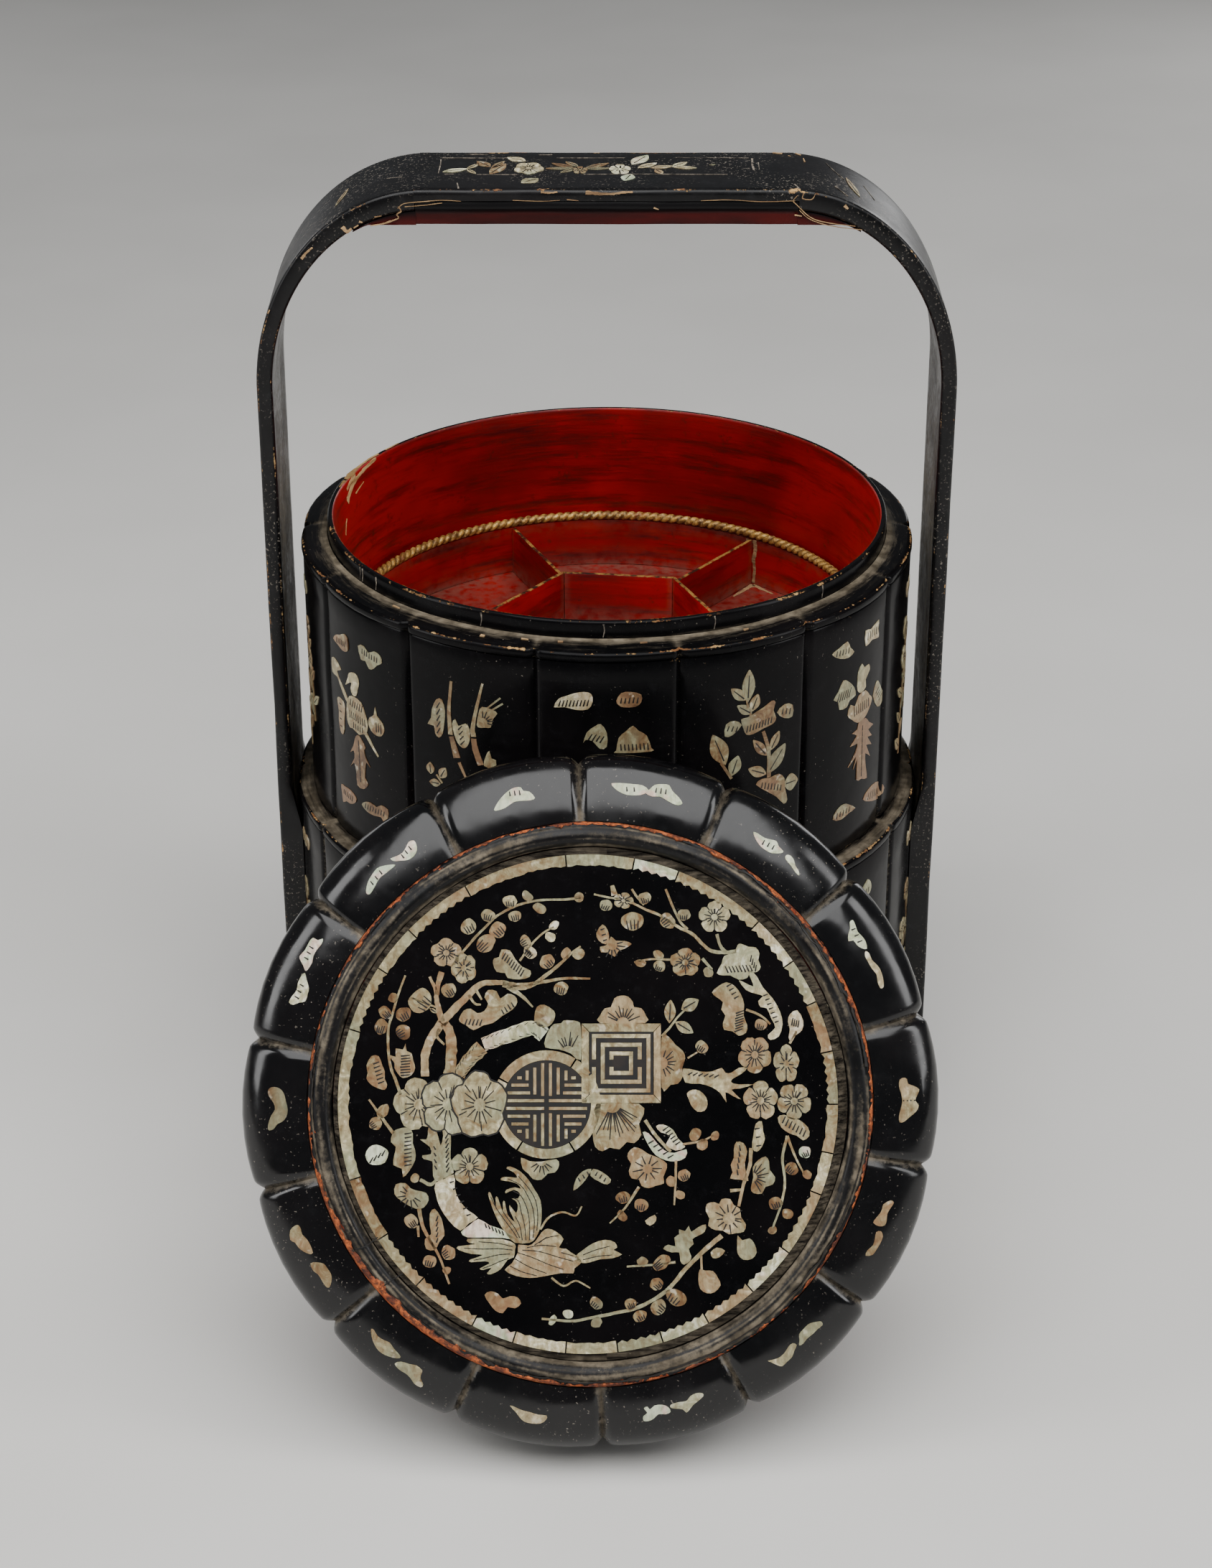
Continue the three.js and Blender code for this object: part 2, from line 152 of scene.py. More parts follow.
def black_lacquer(name="polished_black_lacquer", smooth=0.16, dull=0.28, haze=0.25, ior=1.25, grains=0.70,
                  gloss_level=0.5, turned_rings=False):
    """Lacquer over wood, brushed on, polished and handled for a century: near black with a deep gloss,
    dull dust in the grooves, and edges rubbed through to orange ground and tan wood."""
    material, shader, place = start_material(name)
    dust, edge, ground = kept_marks(material, "dust", "edge", "tint")
    colour = coat(material, "#060607", "#0d0b0c", speckle(material, place, 60, 0.35, 0.7))
    bloom = speckle(material, place, 7, 0.5, 0.85, detail=6, rough=0.75)
    colour = coat(material, colour, "#28282a", bloom, haze)
    grit = speckle(material, place, 1.3, grains, grains + 0.06, detail=2)
    patchy = worked(material, grit, ("MULTIPLY", speckle(material, place, 45, 0.40, 0.62)))
    colour = coat(material, colour, "#8d857a", patchy, 0.55)
    across = ringwise(material, place) if turned_rings else place
    cover = speckle(material, across, 1.6 if turned_rings else 3.0, 0.2, 0.8, detail=6, rough=0.75)
    dusty = broken(material, dust, cover, 0.55, 0.35, 1.1)
    powder = coat(material, "#4d4538", "#857a68", speckle(material, place, 8, 0.3, 0.7))
    colour = coat(material, colour, powder, dusty, 0.85)
    fine = speckle(material, place, 2.0, 0.1, 0.9, detail=6, rough=0.8)
    coarse = speckle(material, place, 16, 0.25, 0.75, detail=4)
    worn = broken(material, edge, worked(material, fine, ("ADD", coarse), ("MULTIPLY", 0.5)), 1.7, 0.80, 0.94)
    tone = speckle(material, place, 5, 0.40, 0.60)
    tan = coat(material, "#6d4a2e", "#b3905f", tone)
    orange = coat(material, "#74301a", "#bb6238", tone)
    colour = coat(material, colour, coat(material, tan, orange, ground), worn)
    smear = speckle(material, place, 22, 0.3, 0.75, detail=5)
    gloss = add_node(material, "MapRange", {"Value": smear, "To Min": smooth, "To Max": dull})
    matt = worked(material, dusty, ("MULTIPLY", 0.5), ("ADD", gloss.outputs["Result"]))
    swell = add_node(material, "TexNoise", {"Vector": place, "Scale": 1 / (18 * MM), "Detail": 2.0})
    waves = add_node(material, "Bump", {"Height": swell.outputs["Fac"], "Strength": 0.12, "Distance": 2 * MM})
    chips = add_node(material, "Bump", {"Height": worn, "Normal": waves.outputs["Normal"], "Strength": 0.6,
                                        "Distance": 0.5 * MM}, invert=True)
    return feed(material, shader, {
        "Base Color": colour,
        "Roughness": worked(material, worn, ("MULTIPLY", 0.45), ("ADD", matt)),
        "IOR": ior,
        "Specular IOR Level": gloss_level,
        "Normal": chips.outputs["Normal"],
    })


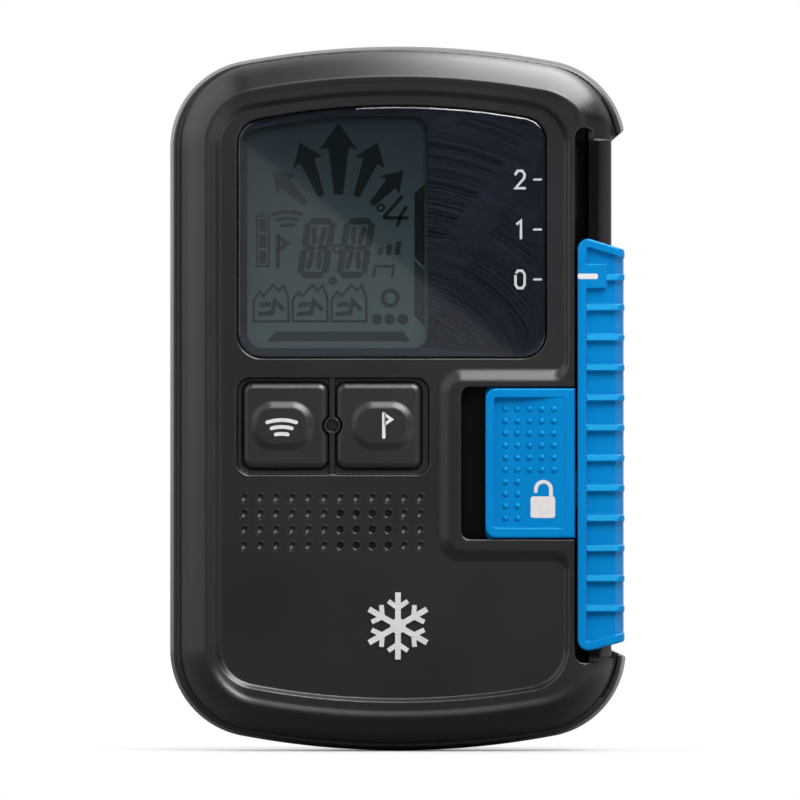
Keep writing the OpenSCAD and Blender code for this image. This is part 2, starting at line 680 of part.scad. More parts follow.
module antenna_z_core() color([0.25, 0.24, 0.24]) rod_y(antenna_z_at[0], antenna_z_y, antenna_z_at[1], 2.5);

module antenna_z_coil() color([0.72, 0.42, 0.2]) difference() {
    rod_y(antenna_z_at[0], antenna_z_y, antenna_z_at[1], antenna_z_r);
    rod_y(antenna_z_at[0], [-10, 15], antenna_z_at[1], 2.5);
}

// ---------- sound ----------

module speaker_membrane() color([0.85, 0.85, 0.85])
    rod_y(speaker_x, [inner_y, inner_y + 0.1], speaker_z, speaker_r - 0.4);

module speaker_gasket() color([0.1, 0.1, 0.1]) difference() {
    rod_y(speaker_x, [inner_y + 0.1, inner_y + 0.7], speaker_z, speaker_r - 0.4);
    rod_y(speaker_x, [inner_y, inner_y + 1], speaker_z, speaker_r - 1.6);
}

module speaker() color([0.3, 0.3, 0.32]) {
    rod_y(speaker_x, [inner_y + 0.7, inner_y + 2.2], speaker_z, speaker_r - 0.2);
    rod_y(speaker_x, [inner_y + 2.1, board_front_y - 0.6], speaker_z, 5);
}

// ---------- battery compartment ----------

cell_side = [1, -1, 1];
cell_len = 43.7;
nub_len = 0.8;
spring_gap = 4.6;
plate_t = 0.3;

// Each cell's nub touches the plate on side s, and its flat end meets the spring on the other side
module battery_cells() color([0.75, 0.62, 0.2]) for (i = [0:2]) {
    s = cell_side[i];
    nub_end = s * (tub_x - plate_t - 0.5);
    body_a = nub_end - s * nub_len;
    body_b = body_a - s * cell_len;
    rod_x([min(body_a, body_b), max(body_a, body_b)], cell_y, cell_z[i], cell_r);
    rod_x([min(nub_end, body_a - s * 0.05), max(nub_end, body_a - s * 0.05)], cell_y, cell_z[i], 2.4);
}

module contact_plates() color([0.8, 0.8, 0.78]) for (i = [0:2]) {
    s = cell_side[i];
    for (side = [-1, 1])
        block([side > 0 ? tub_x - plate_t : -tub_x, side > 0 ? tub_x : -tub_x + plate_t],
            [cell_y - 4, cell_y + 4], [cell_z[i] - 4.2, cell_z[i] + 4.2]);
    rod_x([s > 0 ? tub_x - plate_t - 0.5 : -tub_x, s > 0 ? tub_x : -tub_x + plate_t + 0.5], cell_y, cell_z[i], 1.6);
}

module contact_springs() color([0.85, 0.85, 0.85]) for (i = [0:2]) {
    s = cell_side[i];
    reach = 2 * (tub_x - plate_t) - 0.5 - nub_len - cell_len;
    translate([-s * (tub_x - plate_t), cell_y, cell_z[i]]) rotate([0, s * 90, 0])
        coil([3.4, 2], 0.35, reach, 3);
}

module door_2d(grow) {
    top = door_top_z + grow;
    block_2d([-door_x - grow, door_x + grow], [hinge_z - grow, top - 4]);
    block_2d([-door_x - grow, door_x + grow], [top - 20, top], 3);
    translate([0, door_screw_z - 1]) circle(door_tab_r + grow);
}

module door_seal_2d(grow) {
    difference() {
        block_2d([-tub_x - 1.5 - grow, tub_x + 1.5 + grow], [tub_z[0] - 1.5 - grow, tub_z[1] + 1.5 + grow], 1.5);
        block_2d([-tub_x - 0.6 + grow, tub_x + 0.6 - grow], [tub_z[0] - 0.6 + grow, tub_z[1] + 0.6 - grow], 0.8);
    }
}

module battery_door() color([0.15, 0.15, 0.16]) difference() {
    union() {
        slab([door_y, door_back_y]) difference() {
            door_2d(0);
            translate([-40, hinge_z - 1]) square([80, 1.02]);
        }
        rod_x([-door_x, door_x], hinge_y, hinge_z, barrel_r);
        rod_y(0, [back_inner_y - 1.1, door_y + 0.1], door_screw_z, 4.6);
    }
    rod_x([-door_x - 1, door_x + 1], hinge_y, hinge_z, hinge_pin_r + 0.06);
    rod_y(0, [0, back_y + 1], door_screw_z, 1.6);
    rod_y(0, [back_y - 1.8, back_y + 1], door_screw_z, 3.6);
    for (i = [0:4]) block([-12, 12], [back_y - 0.5, back_y + 1], [-16 - 3 * i, -14.8 - 3 * i]);
}

module door_seal() color([0.1, 0.1, 0.1]) slab([back_inner_y - 0.6, door_y]) door_seal_2d(0);

module door_hinge_pin() color([0.7, 0.7, 0.7])
    rod_x([-door_x - 1.5, door_x + 1.5], hinge_y, hinge_z, hinge_pin_r);

module door_screw() color([0.72, 0.72, 0.74]) difference() {
    union() {
        rod_y(0, [back_y - 1.75, back_y - 0.25], door_screw_z, 3.4);
        rod_y(0, [back_y - 6.1, back_y - 1.7], door_screw_z, 1.3);
    }
    block([-4, 4], [back_y - 1.2, back_y + 1], [door_screw_z - 0.5, door_screw_z + 0.5]);
}

module door_screw_insert() color([0.75, 0.6, 0.25]) difference() {
    rod_y(0, [tub_floor_y + 3.2, back_inner_y - 1.4], door_screw_z, 2.1);
    rod_y(0, [tub_floor_y + 2, back_y], door_screw_z, 1.6);
}

// ---------- fasteners and trim ----------

module housing_screws() color([0.35, 0.35, 0.37]) for (b = housing_bosses) difference() {
    union() {
        rod_y(b[0], [back_inner_y + 0.12, back_y - 0.3], b[1], 2.05);
        rod_y(b[0], [parting_y - 2.3, back_inner_y + 0.2], b[1], 1.1);
    }
    for (q = [[0.9, 0.22], [0.22, 0.9]])
        block([b[0] - q[0], b[0] + q[0]], [back_y - 1.1, back_y], [b[1] - q[1], b[1] + q[1]]);
}

module housing_inserts() color([0.75, 0.6, 0.25]) for (b = housing_bosses) difference() {
    rod_y(b[0], [parting_y - 2.35, parting_y - 0.05], b[1], 1.6);
    rod_y(b[0], [parting_y - 3, parting_y], b[1], 1.12);
}

module strap_bar() color([0.75, 0.75, 0.76])
    rod_x([-strap_recess[0] / 2 - 1, strap_recess[0] / 2 + 1], back_y - 1.9, strap_z, strap_bar_r);

// A plain six-armed snow crystal
module badge() color([0.8, 0.8, 0.8]) {
    arm = 5.6;
    bar = 0.95;
    branch = 2;
    slab([floor_y - 0.4, floor_y]) translate([0, -38]) {
        for (a = [0:60:300]) rotate(a + 30) {
            translate([0, -bar / 2]) square([arm, bar]);
            for (b = [-55, 55]) translate([arm - 2.6, 0]) rotate(b) translate([0, -0.4]) square([branch, 0.8]);
        }
        circle(1.3);
    }
}

module rating_label() color([0.6, 0.6, 0.6])
    slab([back_y - 0.2, back_y - 0.05]) block_2d([-20, 20], [14, 38], 1.8);

front_shell();
rear_shell();
main_seal();
display_window();
display_mask();
window_gasket();
lcd_panel();
lcd_backlight();
lcd_frame();
lcd_connector();
scan_key();
mark_key();
keypad_mat();
tact_switches();
led_lens();
status_led();
mode_slider();
slider_magnet();
detent_spring();
lock_button();
lock_spring();
main_board();
main_chip();
radio_shield();
bluetooth_module();
hall_sensors();
board_screws();
antenna_x_core();
antenna_x_coil();
antenna_y_core();
antenna_y_coil();
antenna_z_core();
antenna_z_coil();
speaker();
speaker_gasket();
speaker_membrane();
battery_cells();
contact_plates();
contact_springs();
battery_door();
door_seal();
door_hinge_pin();
door_screw();
door_screw_insert();
housing_screws();
housing_inserts();
strap_bar();
badge();
rating_label();
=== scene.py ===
"""An avalanche transceiver: finished surfaces, materials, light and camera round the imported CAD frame."""

import functools
import math

import bmesh
import bpy
import numpy as np
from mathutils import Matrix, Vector


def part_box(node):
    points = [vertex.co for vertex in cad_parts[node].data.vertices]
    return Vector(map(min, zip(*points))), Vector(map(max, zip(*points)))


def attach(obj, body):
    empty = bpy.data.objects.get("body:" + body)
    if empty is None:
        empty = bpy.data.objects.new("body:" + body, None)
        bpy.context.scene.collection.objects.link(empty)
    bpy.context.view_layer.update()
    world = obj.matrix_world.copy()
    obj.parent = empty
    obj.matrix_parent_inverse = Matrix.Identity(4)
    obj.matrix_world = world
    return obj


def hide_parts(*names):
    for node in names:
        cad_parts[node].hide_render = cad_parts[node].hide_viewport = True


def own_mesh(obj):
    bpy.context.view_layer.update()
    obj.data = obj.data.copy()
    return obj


MM = 0.001
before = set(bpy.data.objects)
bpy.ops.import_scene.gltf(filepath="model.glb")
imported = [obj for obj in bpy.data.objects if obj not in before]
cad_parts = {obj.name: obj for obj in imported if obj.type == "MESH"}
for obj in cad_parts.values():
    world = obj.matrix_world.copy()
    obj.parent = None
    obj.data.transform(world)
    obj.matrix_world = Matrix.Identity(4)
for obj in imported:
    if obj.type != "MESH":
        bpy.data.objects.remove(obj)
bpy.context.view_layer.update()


def limits(node):
    """A CAD node's (x0, x1), (y0, y1), (z0, z1) in millimetres."""
    low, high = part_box(node)
    return [(a / MM, b / MM) for a, b in zip(low, high)]


def middle(span):
    return (span[0] + span[1]) / 2


# ---------- sizes in millimetres, in the CAD frame ----------

REAR = limits("rear_shell")
FRONT = limits("front_shell")
WINDOW = limits("display_window")
MASK_Y = limits("display_mask")[1][0]
LCD = limits("lcd_panel")
SLIDER = limits("mode_slider")
LOCK = limits("lock_button")
LOCK_SPRING = limits("lock_spring")
KEYS = [limits("scan_key"), limits("mark_key")]
DOOR = limits("battery_door")
SCREW = limits("door_screw")

# Casing: half sizes, depths from front to back, and the outline's corners and bowed ends
HALF_W = -REAR[0][0]
HALF_H = REAR[2][1]
BACK_Y = REAR[1][1]
FRONT_Y = SLIDER[1][0]
CREST_Y = FRONT[1][0]
FLOOR_Y = CREST_Y + 1.2
INNER_Y = FLOOR_Y + 2.0
PART_Y = -7.5
SEAM = 0.2
CORNER_R = 14.7
END_R = 140.0
# The bezel's slope is an arc in section: its radius, and its centre's inset and depth
BEZEL = (14.16, 14.32, -2.68)
# The recessed face and the notch that the lock pocket's raised ground cuts into it
FACE = ((-30.1, 28.2), (-50.45, 51.05))
FACE_END_R = 130
NOTCH = ((7.75, 60), (-26.3, 3.9))
SCREW_WELLS = [(-30.2, 42), (25.2, 47), (-21, -48.9), (21, -48.9)]
BAY = ((-24.4, 24.4), (-41.3, -7.1))
STRAP_RECESS = ((-5.5, 5.5), (-54.4, -49.2))
LABEL_RECESS = ((-20.2, 20.2), (13.8, 38.2))

# The slider's track, its slot in the front, the rail between front and side, the scale and the ribs
TRACK_X = 29.6
SLOT_X = 31.5
SLOT_Y = -9.2
RAIL_X = 35.7
RAIL_Y = -12.0
MODE_Z = 19.9
MODE_PITCH = 8.35
RIB_PITCH = 5.03
RIB_Z0 = -35.1
RIB_HALF = 0.58
RIB_COUNT = 12
RELIEF = 1.15

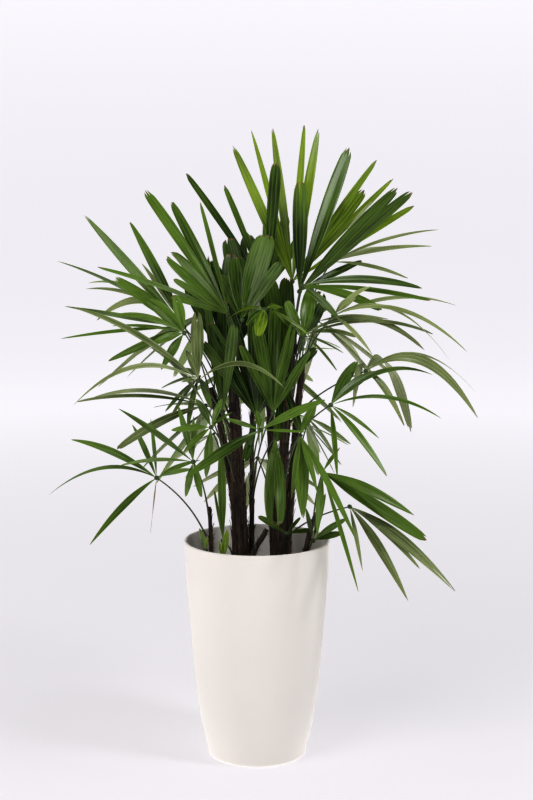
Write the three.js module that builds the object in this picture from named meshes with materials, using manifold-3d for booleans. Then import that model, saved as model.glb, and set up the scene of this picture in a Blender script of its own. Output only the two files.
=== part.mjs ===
// Lady palm (Rhapis) growing in a tall, tapered white planter.
// Millimetres, +Z up. The origin is the middle of the planter's flat underside and -Y is the front.
import * as THREE from "three";
import { mergeVertices } from "three/addons/utils/BufferGeometryUtils.js";
import Module from "manifold-3d";

const wasm = await Module();
wasm.setup();

// ---------- Driving dimensions ----------

const POT_HEIGHT = 560;
const POT_WALL = 6;
const POT_FLOOR = 8;
const POT_SIDES = 36;
// Radius of the outer wall at each height, from the rounded foot to the rim.
const POT_WALL_LINE = [
  { z: 12, radius: 126 },
  { z: 80, radius: 142 },
  { z: 175, radius: 156 },
  { z: 320, radius: 169 },
  { z: 454, radius: 180 },
  { z: 560, radius: 185 },
];
const WALL_POINTS = 7;
const FOOT_RADIUS = 116;
const FOOT_CORNER = { radius: 123, z: 4 };
const RIM_ROUND = 2;
// The inner wall runs between these two heights, and rounds into the floor and the rim past them.
const INNER_WALL_FROM = 38;
const INNER_WALL_TO = 550;

const SOIL_LEVEL = 455;
const SOIL_EDGE = 5;
const SOIL_FOOT_RADIUS = 114;
const SOIL_TOP_RADIUS = 172;
const GAP = 0.5;

const CANE_SIDES = 8;
const CANE_STEPS = 6;
// The bend of a cane: its share of the way from foot to top, and its share of the height.
const CANE_BOW = { across: 0.4, height: 0.6 };

const PETIOLE_RADIUS = 2.4;
const PETIOLE_SIDES = 3;
const PETIOLE_STEPS = 4;
const PETIOLE_BOW = { across: 0.3, height: 0.62 };

// The leaflets spring from a small woody disc at the end of the petiole.
const HUB_RADIUS = 13;
const HUB_THICKNESS = 7;
const HUB_SIDES = 6;

const LEAFLET_ROOT = 6;
const LEAFLET_STEPS = 3;
// A leaflet's thickness, and the share of its length that it has at least.
const LEAFLET_THICKNESS = { least: 4.4, share: 0.0102 };
// Breadth of a leaflet along its length, from its root to its blunt tip, as a share of its full width.
const LEAFLET_OUTLINE = [0.08, 0.74, 1, 0.42];
// How leaflets of one fan differ: in angle (degrees), in width (shares), in the curl of their length
// (share of it), in their turn about it (radians) and in how far they lift off the blade (degrees).
const ANGLE_SPREAD = 6;
const OUTER_NARROWER = 0.22;
const LEAST_WIDTH = 0.88;
const WIDTH_SPREAD = 0.24;
const CURL_SPREAD = 0.16;
const CURL_MIDDLE = 0.45;
const TWIST_SPREAD = 1.1;
const LIFT_SPREAD = 44;
const FIRST_SEED = 101;

// How far a petiole (mm) or a leaflet (degrees) may swing aside to clear what stands in its way.
const PETIOLE_SWINGS = [0, 14, -14, 28, -28, 44, -44];
const LEAFLET_SWINGS = [0, 5, -5, 10, -10, 15, -15, 20, -20];
const CLEARANCE = 1.2;

const FINISHES = {
  planter: { color: 0xece8e2, roughness: 0.35 },
  soil: { color: 0x2b211b, roughness: 0.95 },
  cane: { color: 0x3a2a20, roughness: 0.85 },
  dark: { color: 0x1f4a16, roughness: 0.5 },
  olive: { color: 0x4c5f2a, roughness: 0.5 },
  light: { color: 0x5f9426, roughness: 0.5 },
};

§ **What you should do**
Check each line of the records above for "imported", and copy those that have it.

§ **Reply to the task**
"""An avalanche transceiver: finished surfaces, materials, light and camera round the imported CAD frame."""
imported = [obj for obj in bpy.data.objects if obj not in before]
cad_parts = {obj.name: obj for obj in imported if obj.type == "MESH"}
for obj in imported:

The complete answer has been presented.